Ich definiere meine Identität als Mann einzig über die beiden Rollen als Ehemann und Vater. Sonst nichts. Wer bin ich, wenn das alles hier in die Brüche geht? Ich mache seit Jahren nichts anderes, als meinen Beruf ausüben und mit meiner Familie leben. Mich um meine Frau und meine Kinder kümmern, was das auch immer im jeweiligen Kotext beinhalten mag. Wie soll das alles gehen und sein? Davon habe ich keinerlei Vorstellung, keinerlei Gefühl! Angst steigt in mir auf. Ich falle energetisch in mir zusammen, bleibe gleichwohl stehen und beobachte.
Die Aufstellung geht weiter, ich bekomme gerade nicht so viel mit, bin mit meinen Gefühlen und Ängsten beschäftigt.
Ich schaue mich um, sehe meine Tochter, der es zunehmend gut geht. «Ihr geht es gut???» denke ich mir. Ich schaue sie an. Offensichtlich war die Situation zwischen mir und meiner Frau eine Belastung für meine Tochter. Diese Belastung ist nun weg. Ich sehe, wie sie ihr Leben lebt. Es ziehen einige Bilder vor meinem inneren Auge vorbei – und diese Bilder sind schön.
So langsam, wirklich ganz langsam bekomme ich einen Eindruck davon, wie das Leben aller Beteiligten sein könnte. Ganz langsam weicht die Leere einer Sequenz von möglichen Inhalten. Einige für meine Kinder, die mir unendlich wichtig sind – wenige für mich, viel weniger. Und dann kommt mir ein Gedanke, der mir wirklich hilft: «Männer!

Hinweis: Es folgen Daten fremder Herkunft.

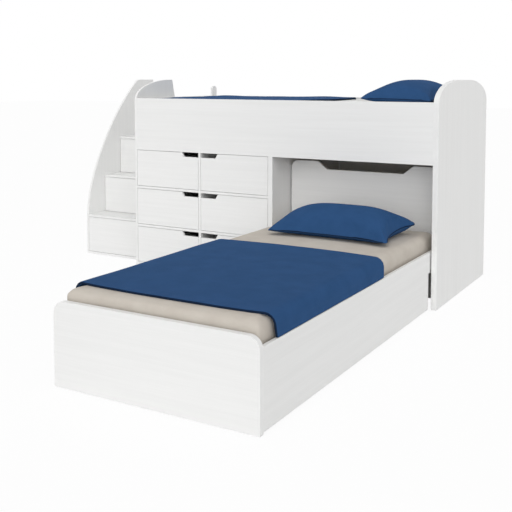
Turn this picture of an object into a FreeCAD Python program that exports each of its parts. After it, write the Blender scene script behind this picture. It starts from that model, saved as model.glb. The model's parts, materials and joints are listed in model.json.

Dafür brauche ich Männer! Wer sind wir? Was sind wir? Welche Identität haben wir als Männer, und zwar UNABHÄNGIG von all diesen Rollen und Aufgaben?» In diesem Augenblick wird mir völlig klar, dass mir vor allem «Meinesgleichen», also Männer helfen können, meine innere Leere mit einer neuen, unabhängigen Identität zu füllen. Mich als Mann (wieder) zu finden. Der Mann zu sein, der ich sein will.
Was zeigt diese Geschichte? Sie ist eines von vielen Beispielen, wie Männer sich gegenseitig unterstützen können, genauso wie Frauen sich gegenseitig unterstützen können.
Genau solche Fragestellungen sind für Männeraufstellungen gefragt. Hier können wir Männer gemeinsam erarbeiten, mithilfe von Aufstellungen, wie so eine Männeridentität aussehen könnte. Wir werden gemeinsam die Fragen der heutigen Zeit in Bezug auf das Mannsein betrachten. Dies tun wir anhand solcher und anderer Beispiele. Ich freue mich auf Euch und diesen kraftvollen Aufstellungstag.